Exhibition
Eldine Heep / Group XXVI, Apr 08 - Sep 08
READYFASTERBURNSLONGER
8/21/08 to 8/24/08
MAK Center for Art and Architecture L.A. at the Schindler House, 835 North Kings Road, West Hollywood, CA 90069
"Schindlertryangeles," the Final Project of Eldine Heep, Oona Peyrer-Heimstätt and Paul Peyrer-Heimstätt, was a geometric re-interpretation of Rudolph Schindler’s Kings Road House. Elements of the building — walls and lawn — were transformed into segments of triangles, forcing units originally based on a grid of squares into a triangulated grid. The procedure of “triangulation” derives from the science of geodesy, which uses rasters to analyse the surface of objects or landscapes.

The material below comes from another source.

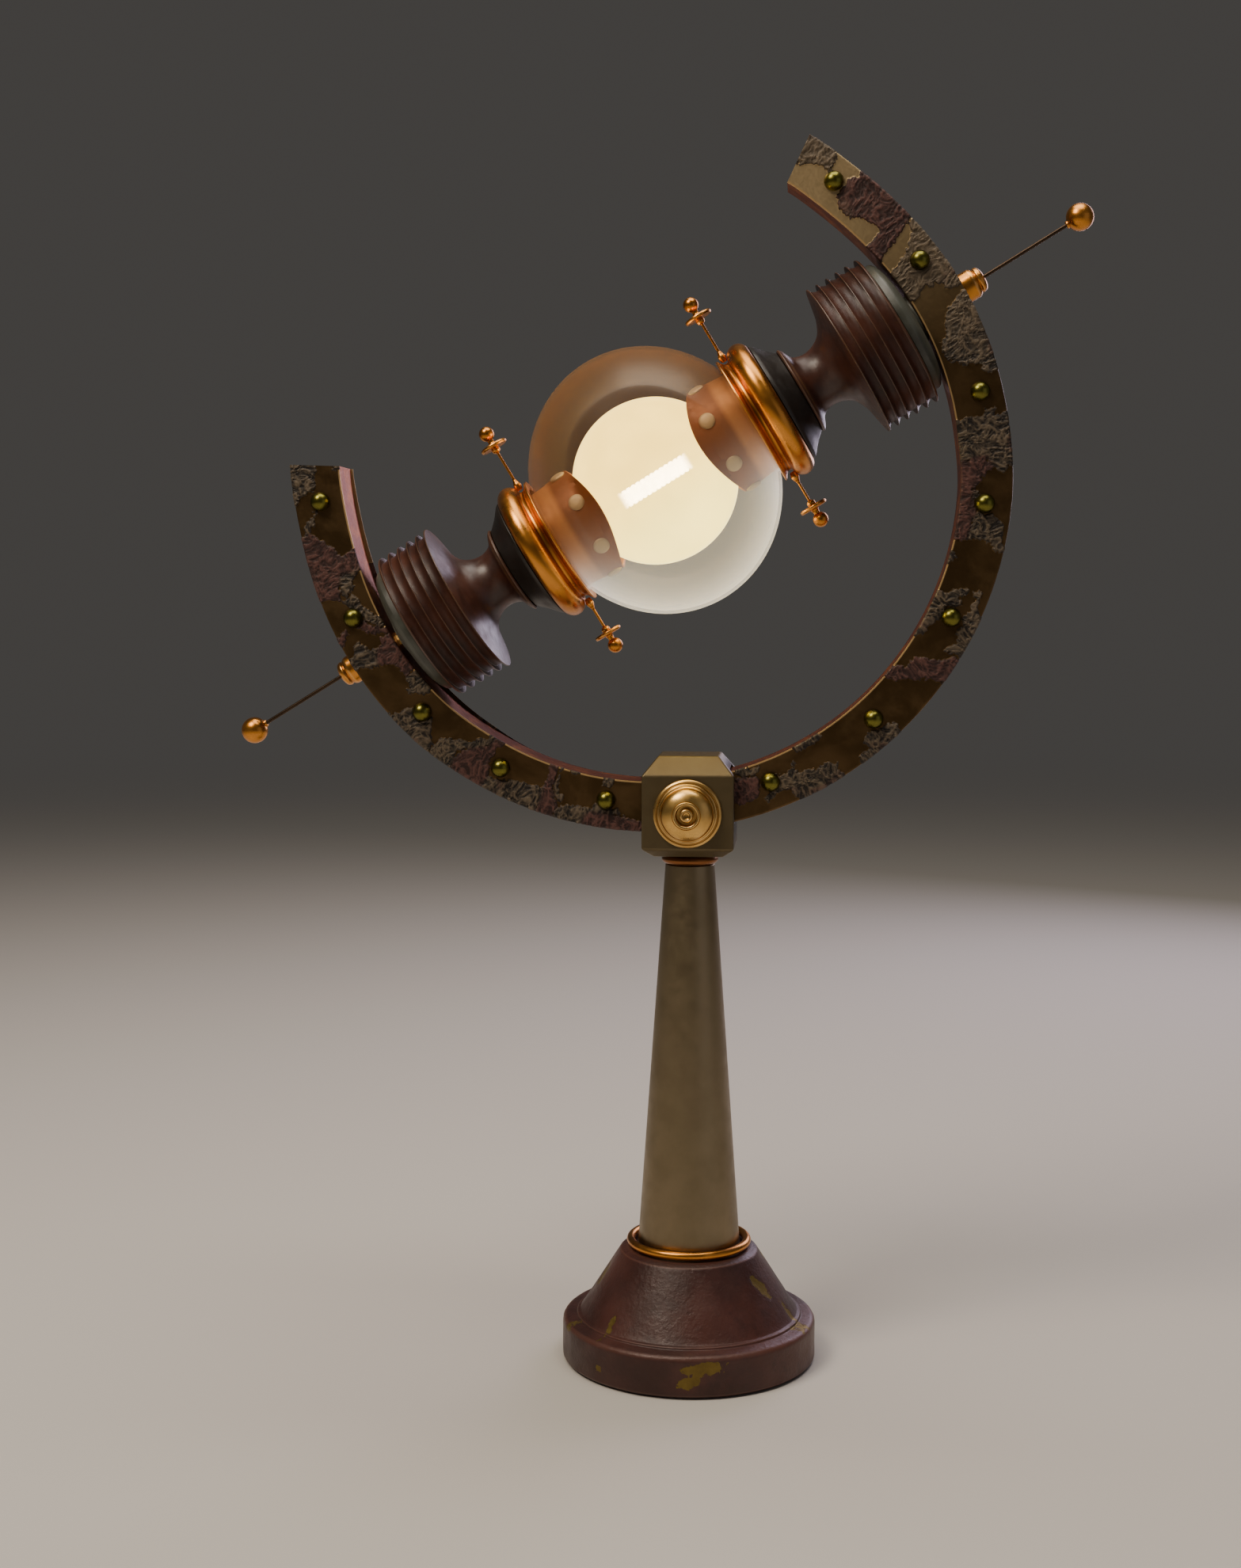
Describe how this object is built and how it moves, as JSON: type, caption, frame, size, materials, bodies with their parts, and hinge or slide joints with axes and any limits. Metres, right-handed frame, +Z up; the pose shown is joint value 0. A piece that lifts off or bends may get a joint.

This analysis of an object requires its adjustment to a standardized norm; it is a method of imposing order. "Schindlertryangeles" was a metaphor for the power that geometry imposes over everyday life and the natural world. Despite the mathematical similarity of the basic geometrical forms of both the original and the transformed Schindler House, the building unraveled into a so far unknown habitat. Only through the confrontation of two incompatible systems was the viewer conscious of the merciless presence of a schematized architecture. In the combination of architectural body and geometrical raster, of research object and scientific analysis, "Schindlertryangeles" raised questions not only about the possibility of scientific methods, but also about the obsession and the obligations of analysis. It reflected not solely the human urge to submit the entire world to a scientific examination, but also the primal instinct to control the environment.